-------- Stored data --------

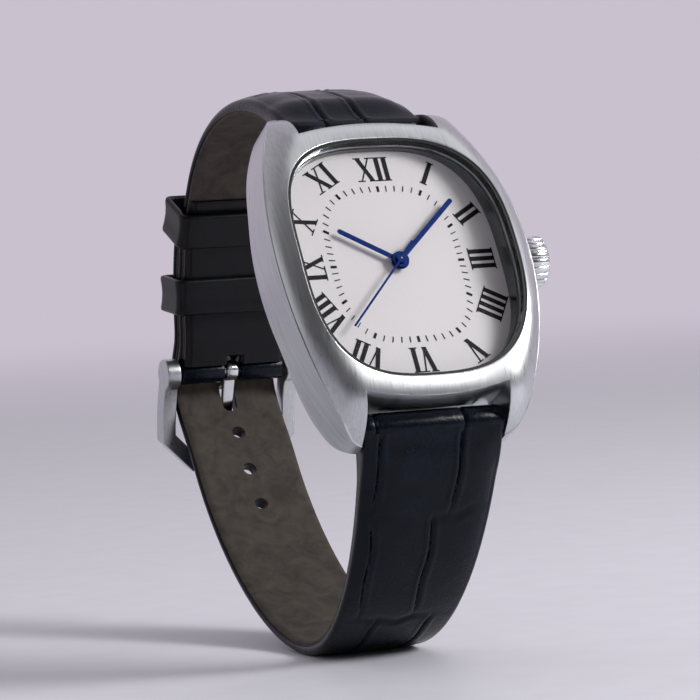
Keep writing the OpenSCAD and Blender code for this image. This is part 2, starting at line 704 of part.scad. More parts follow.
function tangents(path) = [for (i = [0:len(path) - 1])
  unit(path[min(i + 1, len(path) - 1)] - path[max(i - 1, 0)])];
function lengths(path) = [for (i = 0, s = 0; i < len(path);
  s = s + (i + 1 < len(path) ? norm(path[i + 1] - path[i]) : 0), i = i + 1) s];
upper_t = tangents(upper_path);
upper_s = lengths(upper_path);
upper_l = upper_s[len(upper_s) - 1];

// Offsets across the strap from its path: inner face, glue line and outer face
inner_t = 0.9;
edge_crown = 0.15;
pad_rise_l = 6;
roll_run = 8;
flat_t = strap_t - inner_t;
function pad_at(s) = smooth(s / pad_l) * (1 - smooth(s / pad_rise_l));
function roll_at(s) = smooth(s / roll_run);
function inner_off(s) = inner_t + (roll_r - inner_t) * roll_at(s);
function edge_off(s) = flat_t + (roll_r - flat_t) * roll_at(s) + pad_edge * pad_at(s);
function crown_off(s) = pad_crown * pad_at(s) + edge_crown * (1 - roll_at(s));
function width_at(s) = max(strap_tail_w, strap_w - strap_taper * s);

// The tail lies on the outside of the upper strap, a small gap away
layer_gap = 0.12;
bar_bump = buckle_roll_r + 0.1 - flat_t - edge_crown;
bump_run = 5;
function upper_outer(s) = flat_t + edge_crown + bar_bump * smooth((upper_l - s) / bump_run);
tail_points = [for (i = [len(upper_path) - 1:-1:0]) if (upper_l - upper_s[i] <= tail_l)
  upper_path[i] + (upper_outer(upper_s[i]) + layer_gap + inner_t) * [-upper_t[i][1], upper_t[i][0]]];
tail_start = tail_points[0];
tail_dir = unit(tail_points[1] - tail_points[0]);

lower_leave = -76;
lower_leave_l = 14;
foot_in_l = 16;
foot_out_l = 14;
entry_angle = 58.7;
entry_in_l = 14;
entry_out_l = 5;
lower_path = concat(
  bezier(lower_bar, lower_bar + toward(lower_leave, lower_leave_l), loop_foot - [foot_in_l, 0], loop_foot, 16),
  bezier(loop_foot, loop_foot + [foot_out_l, 0], buckle_entry - toward(entry_angle, entry_in_l), buckle_entry, 16),
  bezier(buckle_entry, buckle_entry + toward(entry_angle, entry_out_l), tail_start - entry_out_l * tail_dir,
    tail_start, 8),
  tail_points);
lower_t = tangents(lower_path);
lower_s = lengths(lower_path);
lower_l = lower_s[len(lower_s) - 1];

// Width of the lower strap, drawn in to a blunt point at the tail's end
tip_l = 7;
function lower_width(s) = width_at(s) * (s < lower_l - tip_l ? 1
  : sqrt(max(0.04, 1 - pow((s - lower_l + tip_l) / (tip_l * 1.06), 2.4))));

// One ring of points across the strap. Points under the surface are pressed flat onto it.
function across(p, t, side, sections) = [for (q = sections)
  let (n = side * [-t[1], t[0]], y = p[0] + q[1] * n[0], z = p[1] + q[1] * n[1])
  [q[0], y, max(0, z)]];
function leather_section(w, glue, edge, crown) = [[w / 2, glue], [-w / 2, glue], [-w / 2, edge],
  [-w * 0.44, edge + crown * 0.55], [-w * 0.32, edge + crown * 0.88], [0, edge + crown],
  [w * 0.32, edge + crown * 0.88], [w * 0.44, edge + crown * 0.55], [w / 2, edge]];
function lining_section(w, inner, glue) = [[w / 2, inner], [-w / 2, inner], [-w / 2, glue], [w / 2, glue]];

module upper_band(lining) {
  loft([for (i = [0:len(upper_path) - 1]) let (s = upper_s[i], glue = lining_t - inner_off(s))
    across(upper_path[i], upper_t[i], 1, lining
      ? lining_section(width_at(s), -inner_off(s), glue)
      : leather_section(width_at(s), glue, max(edge_off(s), upper_outer(s) - edge_crown), crown_off(s)))]);
}

module lower_band(lining) {
  rings = [for (i = [0:len(lower_path) - 1]) let (s = lower_s[i], glue = lining_t - inner_off(s))
    across(lower_path[i], lower_t[i], -1, lining
      ? lining_section(lower_width(s), -inner_off(s), glue)
      : leather_section(lower_width(s), glue, edge_off(s), crown_off(s)))];
  loft([for (i = [len(rings) - 1:-1:0]) rings[i]]);
}

// Index of the first point of a path at or past a length
function index_at(s_list, s, i = 0) = i >= len(s_list) - 1 || s_list[i] >= s ? i : index_at(s_list, s, i + 1);
function point_at(path, s_list, s) = let (i = max(1, index_at(s_list, s)),
  f = (s - s_list[i - 1]) / (s_list[i] - s_list[i - 1])) path[i - 1] + f * (path[i] - path[i - 1]);
function angle_at(path, s_list, s) = let (i = max(1, index_at(s_list, s)), d = path[i] - path[i - 1])
  atan2(d[1], d[0]);

// Places a piece on a path: local X along the strap's width, Y outwards and Z along the path
module on_path(path, s_list, s, side) {
  p = point_at(path, s_list, s);
  a = angle_at(path, s_list, s);
  translate([0, p[0], p[1]]) rotate([a - 90, 0, 0]) rotate([0, 0, side > 0 ? 180 : 0]) children();
}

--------

## Problem
Print exactly, and only, the lines beginning at the top of the listing and ending at the line with "upper_l = upper_s[len(upper_s) - 1];".

## Task answer
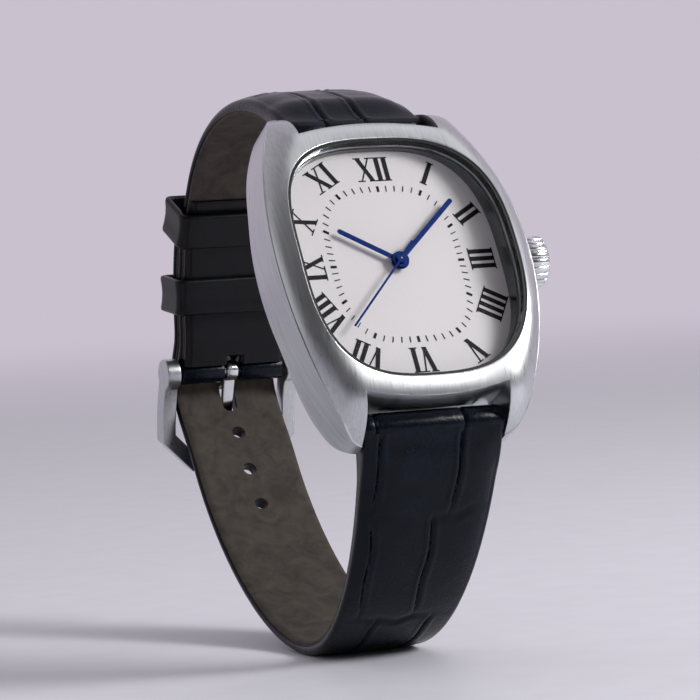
Keep writing the OpenSCAD and Blender code for this image. This is part 2, starting at line 704 of part.scad. More parts follow.
function tangents(path) = [for (i = [0:len(path) - 1])
  unit(path[min(i + 1, len(path) - 1)] - path[max(i - 1, 0)])];
function lengths(path) = [for (i = 0, s = 0; i < len(path);
  s = s + (i + 1 < len(path) ? norm(path[i + 1] - path[i]) : 0), i = i + 1) s];
upper_t = tangents(upper_path);
upper_s = lengths(upper_path);
upper_l = upper_s[len(upper_s) - 1];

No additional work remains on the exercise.